Brenda Williams may be living the sunbird’s life in Arizona these days, but you’d better believe that she’s British through and through. A former tea room owner, Brenda offers teas, accessories, British gourmet treats, and tea party packages for adults and children via her current business, Brenda’s English Teas. She is also the author of the next gift basket book on my list: A Spot of Tea ~ Brenda’s Afternoon Tea Primer.

This delightful little book clearly and concisely tells you everything you need to know to serve or partake of this most English of tea rituals. Each of the 25 pages is packed with etiquette, tips, and how-to’s, from preparing a proper pot of English tea and the required equipage, to how to hold a teacup and how to stir your tea (yes, there is a correct way to do each of these!). You’ll also find an outline of the basic types of teas, as well as the origins of tea and of afternoon tea itself. Brenda provides an afternoon tea menu and recipes for an array of tempting teatime tidbits.

Every copy of A Spot of Tea is presented charmingly with a teabag tucked inside the front cover — mine was Harrison & Crossfield’s Scottish Breakfast tea — to enjoy at your next English tea time. But what I appreciate most is that after you’ve finished reading this primer, you will never again be tempted to refer to afternoon tea as “high tea!”

A Spot of Tea is available direct from the author’s website.

I picked up the next two little tea books — gift basket books — last weekend when we visited Biltmore Estate for our fifteenth wedding anniversary. They were stocked in the Confectionery shop along with several types of packaged teas (most notably a selection from the not-so-distant Bigelow tea estate), a few teapots, mugs, and teaspoons, and some very yummy tea-flavoured hard candies.

Book cover photo courtesy of Bear Wallow Books, Publishers

A Dish of Tea came about, according to the introduction, “from a program on tea, coffee, and chocolate” presented by staff at Conner Prairie Museum in Indiana. Its thirty pages describe customs, etiquette, and table settings as they were practiced in nineteenth-century America. There are scads of teatime recipes gathered from nineteenth-century cookbooks, including Mrs. Beeton’s and the White House’s. You’ll find sweets and savouries of all types within this little book’s pages, with each recipe more tempting than the last.

A Dish of Tea is one of a series of small books on a variety of historical “house and garden” titles. They are sold in gift shops and farm markets. If you can’t find this title locally, visit the publisher’s website, Bear Wallow Books, for links to online sellers.

Tea & Conversation

Book cover photo courtesy of Copper Beech Publishing.

The final title on my gift-basket book list is Tea & Conversation.

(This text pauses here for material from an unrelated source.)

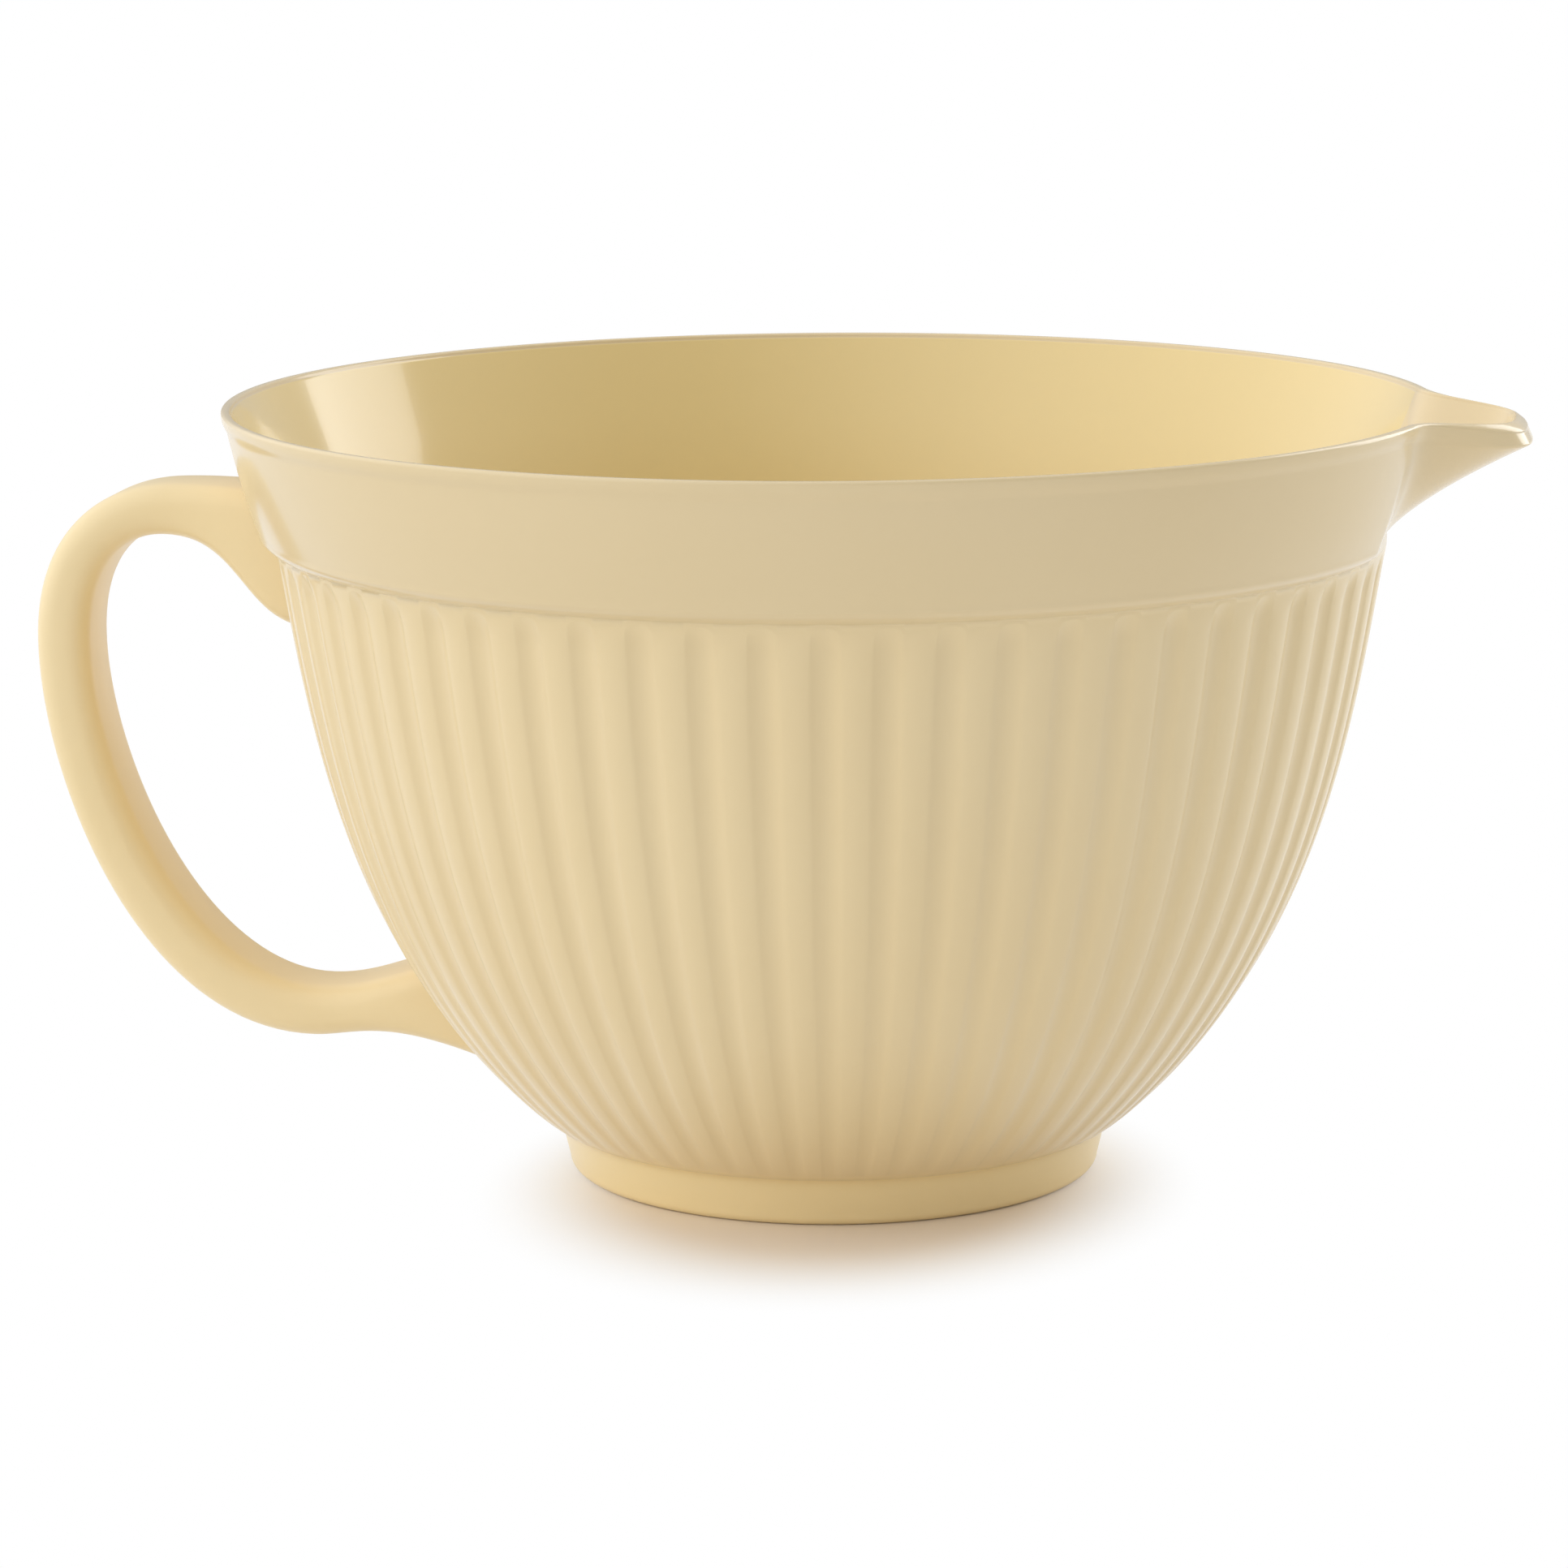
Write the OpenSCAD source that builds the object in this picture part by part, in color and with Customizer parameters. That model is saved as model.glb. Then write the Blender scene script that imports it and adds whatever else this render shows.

As you might guess, the focus of these sixty pages is what many consider a lost art: pleasant conversation, otherwise known as “small talk.” Now, don’t dismiss this out of hand. In these days, when so many people feel a need to get right to the “nitty gritty” in any situation, and are only too eager to speak their minds regardless of the consequences, this book is both a guide and a gentle plea for civilized social discourse.

Along with timeless admonishments and advice to the hostess for making her guests feel welcome and comfortable, there are also guidelines for guests on what types of conversations and behaviours to avoid at an afternoon tea gathering. Crowing about one’s accomplishments, or the accomplishments of one’s children, and loud voice or boisterous behaviour are all on the taboo list. While some of the suggested topics for conversation may seem outdated, most really do still apply today in polite circles. One timely piece of advice, for example, is directed at young gentlemen: “Never lower the intellectual standard of your conversation in addressing ladies.” Now who can argue with that?

Tea and Conversation is also one of a series of tiny books that also features several other tea titles. Published in Great Britain, you can browse their catalogue and purchase (retail and wholesale) at Copper Beech Publishing.